Authoritarian followers want to belong, and being part of their in-group means a lot to them. Loyalty to that group ranks among the highest virtues, and members of the group who question its leaders or beliefs can quickly be seen as traitors. Can you also sense from these items the energy, the commitment, the submission, and the zeal that authoritarian followers are ready to give to their in-groups, and the satisfaction they would get from being a part of a vast, powerful movement in which everyone thought the same way? The common metaphor for authoritarian followers is a herd of sheep, but it may be more accurate to think of them as a column of army ants on the march.
7. Dogmatism: The Authoritarian’s Last Ditch Defense
... But the leaders don’t have to worry, because their followers are also quite dogmatic. By dogmatism I mean relatively unchangeable, unjustified certainty.
From Chapter 7, "What’s To Be Done?"Keep in mind, this was written back when Bush & Co. was POTUS, leading into the '08 elections, and mostly refers to actions when authoritarian leaders are in power. But it has some relevant points to today's situation.
Fear ignites authoritarian aggression more than anything else.
~snip~
Self-righteousness is the major releaser of authoritarian aggression, and it is often based on theology and teachings that seem to bring out the worst in people, not the best.
...
I similarly think you’ll likely be wasting your time trying to convince authoritarian followers that they are being systematically misinformed and played for dopes by their leaders. It’s too important to them to believe otherwise, and just your raising the question will likely put you into their huge out-group and make them suspicious of you.
...
But four years of undergraduate experience knocks their RWA scale scores down about 15-
20%. That’s a lot, especially when you’re talking about very dogmatic people.
...
Here’s a “Don’t.” Don’t use violence as a tool to advance your cause. Besides the dubious morality of such acts, they play straight into the hands of the people whose influence you’re trying to reduce. As I mentioned in chapter 2, studies show most people are spring-loaded to become more authoritarian when violence increases in society. (Besides, when a reform movement turns to violence, it paves the way for any social dominators within the movement to come to the fore, and “The Revolution” seeds the next dictatorship.)
~snip~
So what’s to be done right now? The social dominators and high RWAs
presently marshaling their forces for the next election in your county, state and
country, are perfectly entitled to do what they’re doing. They have the right to
organize, they have the right to proselytize, they have the right to select and work for
candidates they like, they have the right to vote, they have the right to make sure folks
who agree with them also vote. The late Jerry Falwell declared in 2006, “We absolutely
are going to deliver this nation back to God in 2008!”

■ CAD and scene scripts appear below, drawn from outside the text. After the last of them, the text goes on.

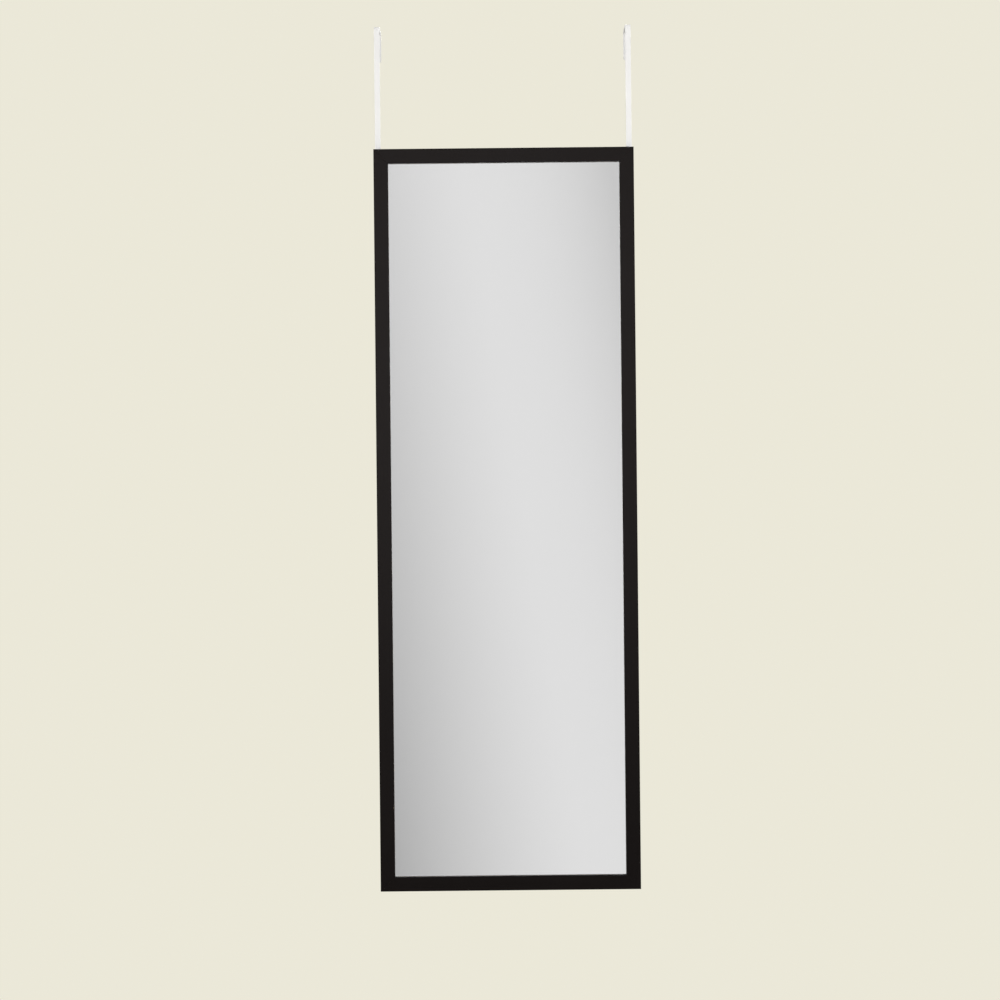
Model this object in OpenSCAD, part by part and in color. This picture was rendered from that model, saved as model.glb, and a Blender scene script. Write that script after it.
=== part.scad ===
// Over-the-door mirror. Four mitred lengths of moulding frame a silvered glass pane, and two
// strip hooks on the back of the frame pass over the top edge of a door. Two screws hold each
// hook through slots, so that the mirror can be hung higher or lower.
//
// Millimetres. X runs across the door, Y runs into it (the mirror faces -Y) and Z is up.
// The origin is on the door's top front edge, midway between the hooks.

/* [Mirror pane] */
// Width of the glass
glass_w = 300; // [260:5:380]
// Height of the glass
glass_h = 900; // [800:10:1200]
// Thickness of the glass
glass_t = 3; // [2:0.5:4]

/* [Frame moulding] */
// Width of the moulding's front face
mould_w = 18; // [17:0.5:24]
// Depth of the moulding from front to back
mould_d = 15; // [14.5:0.5:22]
// Thickness of the lip in front of the glass
lip_t = 3.5; // [2.5:0.5:4]
// How far the lip covers the edge of the glass
lip_cover = 6; // [4.5:0.5:7]
// Gap between the edge of the glass and the rabbet's wall
glass_play = 1; // [0.5:0.5:1.5]
// Radius of the moulding's outer front edge
front_edge_r = 1; // [0.5:0.1:1.5]
// Radius of the lip's edge and of the outer back edge
small_edge_r = 0.5; // [0.3:0.1:0.8]

/* [Backing] */
// Thickness of the foam sheet behind the glass
foam_t = 1; // [0.5:0.5:1.5]
// Thickness of the hardboard back
board_t = 2.5; // [2:0.5:3]
// Number of glazing points along each stile
points_per_stile = 6; // [4:1:8]
// Number of glazing points along the top rail and along the bottom rail
points_per_rail = 2; // [1:1:3]

/* [Hooks] */
// Distance from the door's top edge down to the frame, as hung
hook_drop = 152; // [130:1:200]
// Width of the hook's steel strip
strap_w = 7; // [7:0.5:8]
// Thickness of the hook's steel strip
strap_t = 1.5; // [1:0.25:1.75]
// Distance from the frame's outer edge to the middle of the strip
strap_inset = 5; // [4.5:0.5:5.5]
// Thickest door that the hook takes
door_t = 40; // [34:1:46]
// Length of the hook's leg behind the door
leg_l = 34; // [28:1:50]
// How far the hook can slide each way from its place as hung
travel = 40; // [20:5:50]

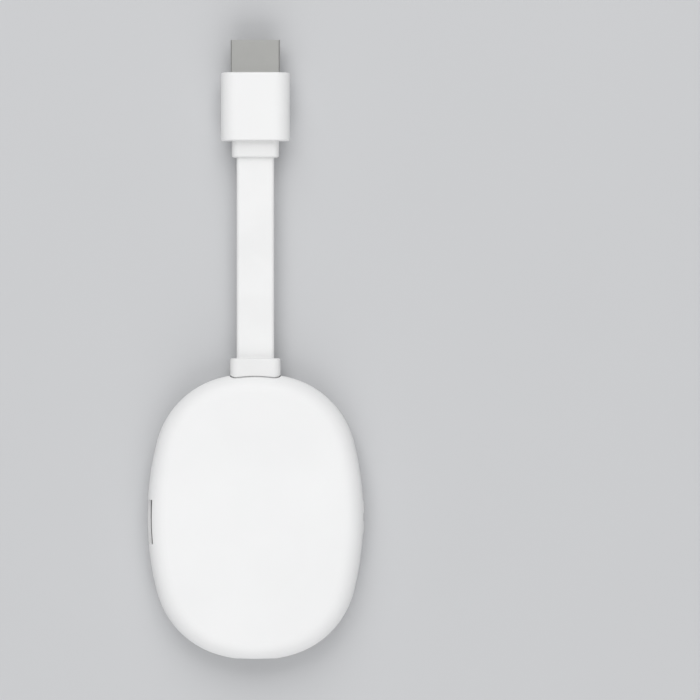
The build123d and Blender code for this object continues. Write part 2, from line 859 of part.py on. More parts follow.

Postscript on the 2008 Election (PDF)This was written in November 5, 2008, pre-dating the tea baggers' town halls, yet it's of interest because it predicts some of the actions we are witnessing today:
~snip~
Another thing High RWAs will readily believe is that their side is losing because the Democrats are cheating in voter registration (which certainly appears true in some instances, but doesn’t explain the lead in the polls), or because the media “will not tell the truth” about Obama (such as, he’s a Muslim terrorist). Similarly they’re ready to believe that the housing mortgage crash that has hurt the Republicans so much was in fact caused by Democrats forcing lenders to give mortgages to poor (that is, African-American) people.
It all reminds me of Hitler’s Big Lie as he rose to power that the only reason Germany lost World War I was because the army was stabbed in the back by Jews in Berlin. Because high RWAs will always believe these falsehoods about the election of 2008, I doubt they’ll ever become reconciled to the Democratic victory that seems ahead. They will forcefully oppose many of the proposals the new administration will enact. They aren’t going to go away. They’re too frightened, and now they’re too angry as well.
~snip~
Despite all the factors handicapping the Republicans from the start, and the painfully inept, lurching, hypocritical, unfocused campaign they ran, some 60 million Americans voted for McCain/Palin. That’s a pretty sobering realization. I think it shows Barack Obama was working against a significantly stronger headwind than John McCain was, yet he prevailed.
Unfortunately, the wretchedly divisive 2008 GOP campaign will, I fear, poison the country for some time. High RWAs have been told over and over again by their trusted sources that Barack Obama is a Muslim socialist/Communist America-hating dictatorial terrorist intent on destroying the country. They have been led to intensely dislike, if not hate the president-elect, and it’s no accident, I submit, that the Secret Service noted a sharp increase in the number of threats to the Democratic standard-bearer as Palin’s crowds became more rabid. Furthermore the Republican National Committee, Fox News, and so on have sold authoritarian followers the myth that the Democrats won through massive voter fraud, because the media conspired to keep Americans from discovering “the truth” about Obama, and that the Democrats caused all the problems that have occurred over the past eight years. You could easily find postings on various blogs in the last weeks of the campaign saying people should be ready to “take up arms” against an “illegal Obama tyranny” to “preserve democracy and the Constitution.”
Thus while Barack Obama may genuinely seek a more inclusive, consensual approach to the country’s dire problems, many high RWAs may say “Count me out.” Their leaders--social dominators pursuing their own agendas--will instead stoke the often racist dislike for Obama that was so evident at Republican rallies in the closing days of the campaign.